Photo by Daniele Badolato - Juventus FC/Juventus FC via Getty Images

Eniola Aluko is once again breaking new ground.

After six seasons with Chelsea FC Women, she’s moving to Italy and taking on a brand new challenge. That’s often a cliche that’s used to create a story around transfers, but in Aluko’s case, it’s very much the actual truth. The team she’s joining, Juventus FC Women, has one of the most famous names in all of football, but has in fact existed (in its current form) for less than a year.

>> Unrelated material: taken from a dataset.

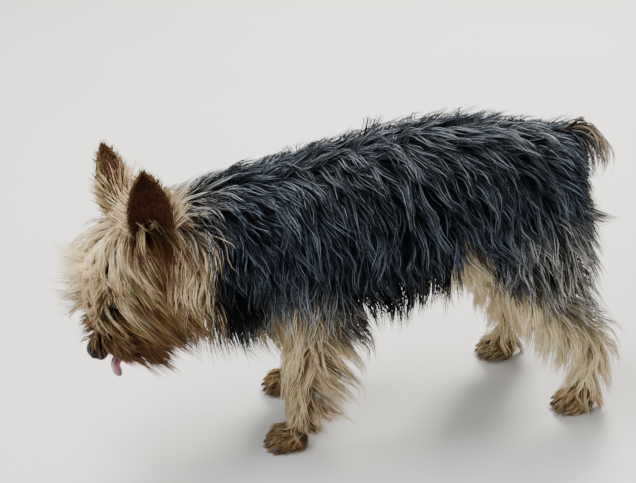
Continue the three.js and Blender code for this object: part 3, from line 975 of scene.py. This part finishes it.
def lie_of_poll(points):
    """Between the ears, where the coat parts: short hair that lies now this way and now that."""
    sway, turn_aside = [drift(points, 11, seed)[:, None] for seed in (26, 27)]
    return TO_NAPE * sway + TO_SIDE * turn_aside + TO_CROWN * 0.15


def lie_of_forelock(points):
    """A fan that springs from the forehead: forward from between the eyes, straight out further up."""
    ahead, aside, _ = into_head(points).T
    forward = 0.05 + 0.55 * ramp(-ahead, 22, 44)
    way = -TO_NAPE * forward[:, None] + TO_CROWN * 0.9
    return way + TO_SIDE * (aside / 16)[:, None]


def lie_of_bridge(points):
    """Forward and outward off the bridge of the nose and down both sides of the muzzle, a little back."""
    aside = into_head(points)[:, 1]
    side = np.tanh(aside / 4)
    over = HEAD_TURN @ [-0.9, 0, 0.3] + TO_SIDE * 0.6 * side[:, None]
    return between(over, direction(0.55, 0.3 * side, -0.75), ramp(np.abs(aside), 4, 15))


# The length of the coat and its height above the skin, in millimetres, for each root. A number stands for a
# measure that is the same everywhere.


def behind_tail(x, z):
    """1 under the tail, 0 elsewhere."""
    return ramp(x, 104, 118) * ramp(z, 176, 196)


def trunk_length(points):
    """46 mm on the flanks, 38 mm on the spine, and 26 mm in the middle of the belly and under the tail."""
    x, y, z = points.T
    middle = ramp(136 - z, 0, 16) * ramp(30 - np.abs(y), 0, 16)
    short = np.maximum(middle, behind_tail(x, z))
    return 46 - 8 * ramp(z, 200, 230) - 20 * short + 4 * drift(points, 40, 31)


def trunk_rise(points):
    """8 mm, more where the coat is ruffled behind the shoulders and over the loin, 4 mm under the tail."""
    x, _, z = points.T
    ruffled = 5 * np.exp(-(((x + 36) / 12) ** 2)) + 4 * np.exp(-(((x - 24) / 36) ** 2))
    return 8 + ruffled * ramp(z, 205, 225) - 4 * behind_tail(x, z)


def on_seat(least, added):
    """A measure that grows from `least` under the tail by `added` down to the buttocks."""
    return lambda points: least + added * ramp(190 - points[:, 2], 0, 14)


def neck_length(points):
    """36 mm on the nape, 60 mm on the throat and chest."""
    return 36 + 24 * ramp(160 - points[:, 2], 0, 40)


def neck_rise(points):
    """8 mm, and 12 mm on the throat behind the cheeks."""
    return 8 + 4 * ramp(-points[:, 0], 150, 175) * ramp(190 - points[:, 2], 0, 20)


def head_length(points):
    """42 mm on the crown and 58 mm on the cheeks."""
    return 58 - 16 * ramp(into_head(points)[:, 2], 2, 22)


def head_rise(points):
    """11 mm, 18 mm in the middle of the crown and 5 mm beside the ears."""
    ahead, aside, above = into_head(points).T
    top = ramp(above, 16, 26) * ramp(24 - np.abs(aside), 0, 10) * ramp(-ahead, -34, -16)
    beside = np.exp(-(((ahead - 18) ** 2 + (np.abs(aside) - 30) ** 2) / 260)) * ramp(above, -10, 0)
    return 11 + 7 * top - 6 * beside


def bridge_rise(points):
    """14 mm between the eyes and 6 mm behind the nose."""
    return 6 + 8 * ramp(into_head(points)[:, 0], -72, -52)


def on_leg(foot, added, top, fringe, low, high):
    """A measure that is `foot` at the toes and grows by `added` up to the height `top`. Hair that faces back
    has up to `fringe` more, from the height `low` to `high`."""

    def measure(points):
        z = points[:, 2]
        return foot + added * ramp(z, 15, top) + fringe * faces(points)[0] * ramp(z, low, high)

    return measure


def above_ground(points):
    """True for roots above the edge of the sole."""
    return points[:, 2] > 3.5


# The zones of the coat. Settings that a zone doesn't name are the ones that `lay_coat` starts with.


def over_top(half):
    """Angles within `half` of the middle of the back."""
    return math.pi / 2 - half, math.pi / 2 + half


def trunk_coat(locks, hairs, seed, **settings):
    return lay_coat(TRUNK, locks, hairs, trunk_length, trunk_rise, lie_of_body, seed, **settings)


ABOVE = (0.5, math.pi - 0.5)
BELOW = (-math.pi - 0.7, 0.7)
RIDGE = {"span": (0.05, 0.97), "turns": over_top(0.3)}
PARTING = {"span": (0.1, 0.84), "turns": over_top(0.4), "wave": 0.18, "clump": 0.35, "sunk": 6.0}
RUMP_HAIR = {"span": (0.8, 0.9995), "curl": 0.5, "sunk": 5.0}
SEAT_HAIR = {"span": (0.9, 0.9995), "cling": 0.0, "curl": 2.0, "clump": 0.75, "segments": 4}
HEAD_HAIR = {"spread": 3.4, "half_width": 0.23, "wave": 0.11, "clump": 0.34, "frizz": 0.4, "segments": 4}
POLL_HAIR = {"span": (0.62, 0.97), "turns": over_top(0.8), "sunk": 6.0, "segments": 3}
MUZZLE_HAIR = {"spread": 2.3, "wave": 0.25, "frizz": 0.5, "half_width": 0.2, "segments": 4}
FORELOCK = {"spread": 3.4, "half_width": 0.2, "span": (0.03, 0.4), "cling": 0.0, "clump": 0.25, "wave": 0.2}
BEARD_HAIR = {"spread": 3.0, "half_width": 0.22, "wave": 0.25, "clump": 0.45, "cling": 0.0, "segments": 4}
TAIL_HAIR = {"spread": 2.4, "clump": 0.72, "cling": 0.0, "hook": 2.3, "span": (0.05, 1), "sunk": 5.0}
LEG_HAIR = {"cling": 0.1, "half_width": 0.26, "clump": 0.45, "segments": 4}
PAW_HAIR = {"spread": 2.2, "half_width": 0.22, "segments": 3, "grows": above_ground}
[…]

Last June, Juventus bought the Serie A license of a smaller club about 100km south of Turin, ASD Cuneo Calcio Femminile, signed over a dozen new players and officially fielded a senior women’s team for the very first time. In a sign of the league’s relative weakness and poverty, and Juventus’ natural desire to dominate all Italian competitions, they immediately won the title.

“After being at Chelsea for six years, I was really hungry for a new experience and playing in Europe was, for me, something I always wanted to do, particularly after playing in the Champions League and sampling the styles of the other teams.

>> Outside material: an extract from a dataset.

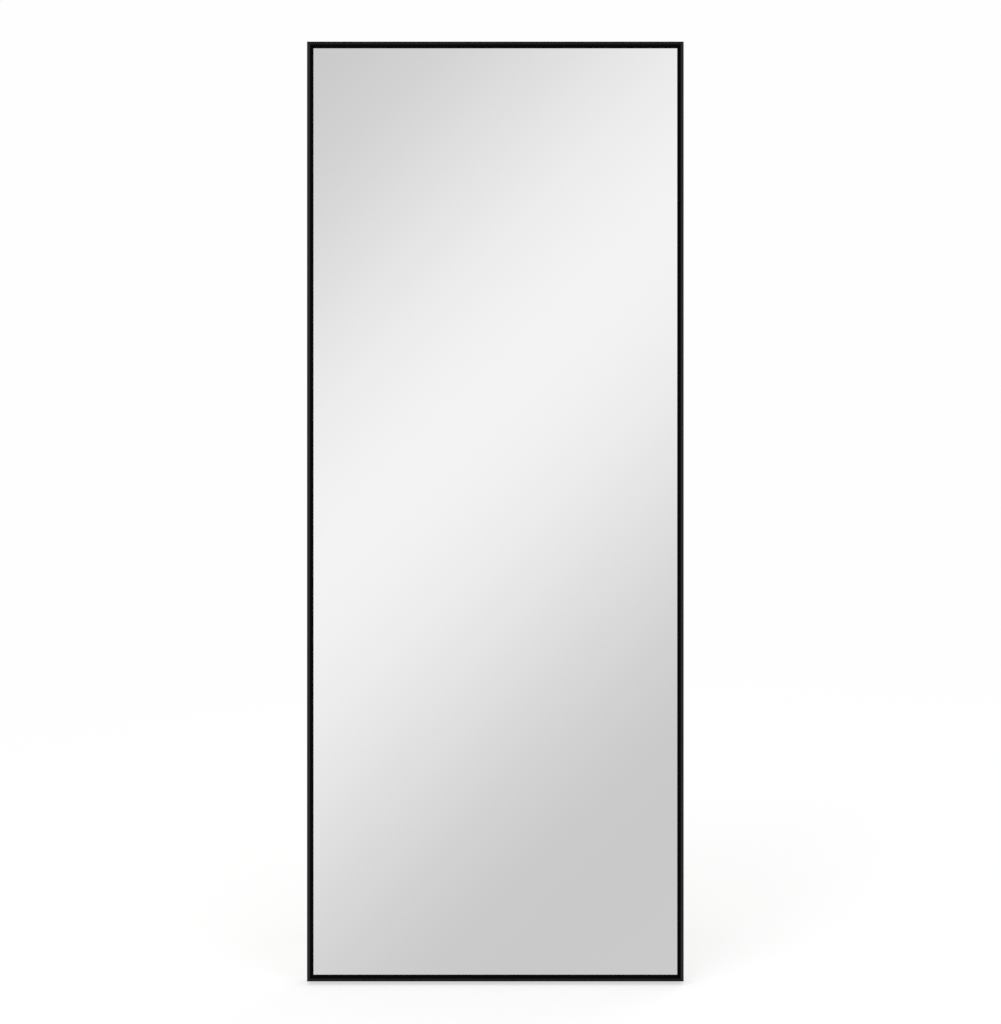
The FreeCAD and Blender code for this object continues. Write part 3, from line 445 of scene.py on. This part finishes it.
# %% Model the buttons
BUTTON_X, BUTTON_RADIUS, BUTTON_TOP, DOME = 200.0, 4.6, DEPTH + 5, 1.2
DIMPLE_EDGE, DIMPLE_DEPTH, DIMPLE_TAPER = 0.8, 0.35, 0.8
nearly_top = (BUTTON_TOP - 0.1) * MM
for side, across in SIDES:
    for row, height in (("bottom", RAIL_MIDDLE), ("top", HEIGHT - RAIL_MIDDLE)):
        button = rod(f"wall_button_{row}_{side}", BUTTON_RADIUS, DEPTH, BUTTON_TOP)
        pick(button, edges=lambda a, b: min(a.z, b.z) > nearly_top)
        bpy.ops.mesh.bevel(offset=DOME * MM, segments=8, profile=0.5)
        pick(button, faces=lambda middle, normal: middle.z > nearly_top and normal.z > 0.99)
        bpy.ops.mesh.inset(thickness=DIMPLE_EDGE * MM)
        push(0, 0, -DIMPLE_DEPTH)
        bpy.ops.transform.resize(value=(DIMPLE_TAPER, DIMPLE_TAPER, 1))
        alone(button)
        seat = Matrix.Translation(Vector((across * BUTTON_X, 0, height)) * MM)
        button.matrix_world = seat @ FROM_BEHIND
        finish_piece(button, LEANING, "mirror", "black_rubber", f"wall_buffer_{row}_{side}")

# %% [markdown]
# ## The setting blocks
# Two rubber blocks in the groove of the bottom rail carry the weight of the glass. A
# real one has soft edges and a hollow underside that lets it give, so the box is
# bevelled all round and its underside is inset and pushed in.

# %% Model the setting blocks
BLOCK_X, BLOCK_HALF, BLOCK_SIDES, BLOCK_HEIGHTS = 160.0, 25.0, (5.5, 14.3), (1.4, 3.4)
BLOCK_EDGE, HOLLOW_WALL, HOLLOW = 0.4, 1.5, 0.5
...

“And when I came to Juventus and spoke to Stefano (Braghin, head of the Juventus academy and women’s football initiative) straightaway I was really impressed by the ambition of the club and what Juventus are doing in the women’s game.”

Women’s football has, until recently, been an afterthought in Italy. Although there’s been an official women’s league since 1968, it’s been populated with underfunded teams from small markets. The most successful, with seven titles, is ASD Torres Calcio Femminilie, who are from the island of Sardinia. There’s no team from either Milan club (an unofficial ACF Milan team, who had been in business for 25 years, folded five years ago), no Napoli, and just a small team from Roma. Lazio had been basically the only top side in Italy to bother with a women’s team.

But the times, they are a-changing. Growing the sport in a new country — something she’s already done in the United States and in England — is a challenge that Aluko embraces.

“Throughout my career I’ve been in positions where I can be a trailblazer so it’s not something I’m scared of. But I would say that Juventus are the trailblazers. I think to start a team and win the league in the first year, to make the Champions League, I think that’s going to really raise the bar for other teams in Italy and raise the professionalism of the league.”

One thing we know about Aluko is that she’s fearless. In 2009 she left Chelsea for the first time to move to the United States and play for St. Louis in Women’s Professional Soccer, the country’s first professional women’s league. She stayed for three seasons and three teams before moving back to England, eventually re-joining Chelsea FC just in time to help popularize the women’s game in England.

In the 73 matches since she scored 32 goals, won two league titles and two FA Cups. She was also named the Chelsea‘s Player of the Year in 2015 and made the WSL Team of the Year that same season. She scored Chelsea FC Women’s 100th goal of the season last month in her final appearance as a Blue.

Recently, Aluko was also unflinching in the face of the powerful Football Association when she called out racism within the England national team’s management. She eventually won an apology and a settlement award.

And now, at 31 years of age, this intrepid and pioneering player is once again taking on a new challenge. We wish her only the very best.